# Chattahoochee river Duck Hunting



## LipRipper45 (Nov 14, 2012)

Does anyone know if you are allowed to hunt any section of the Chattahoochee river? I live near the dam and I am pretty sure you cant hunt anywhere near there if anyone knows different let me know! Thanks


----------



## MagSPot (Nov 14, 2012)

you will never get an answer about that from any one or dnr


----------



## LipRipper45 (Nov 14, 2012)

Yea that's what I figured. I noticed you do some hunting on lanier; is it any good and do you hunt the main lake or the north end near the river? thanks for the help


----------



## ThunderRoad (Nov 14, 2012)

Loose lips sink ships...


----------



## Canyon (Nov 14, 2012)

If you live in south GA and travel to Lanier in hopes of finding great hunting, your going to have a long season.  I would look to the coast...


----------



## BaggingBandedDrakes (Nov 14, 2012)

It depends on what dam you live by?


----------



## LipRipper45 (Nov 16, 2012)

Buford.
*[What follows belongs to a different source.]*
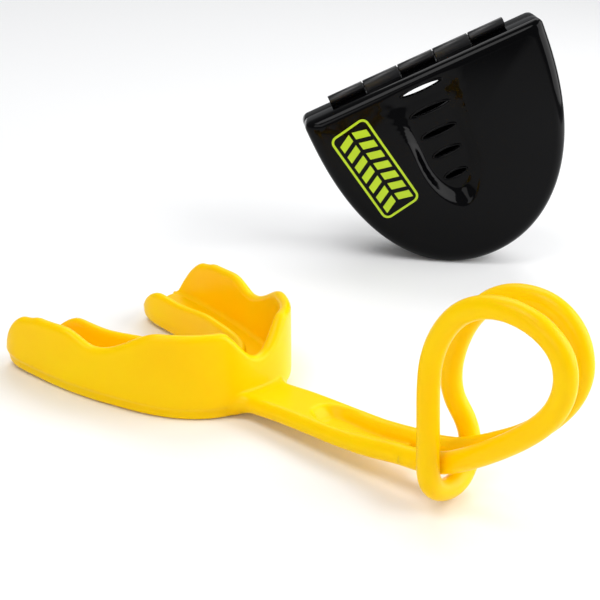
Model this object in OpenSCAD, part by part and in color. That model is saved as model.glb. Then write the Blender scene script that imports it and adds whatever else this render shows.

Thunder Road thanks for all the great advice!


----------



## ThunderRoad (Nov 16, 2012)

LipRipper45 said:


> Buford. Thunder Road thanks for all the great advice!



Anytime! Just remember to keep the firearm loaded at all times and stay within 1000 feet of the docks! Its not hard to do on Lanier though.


----------



## Flaustin1 (Nov 16, 2012)

Dude, really?


----------



## WOODIE13 (Nov 16, 2012)

Go @ Benning, pretty tight at times depending on the weather


----------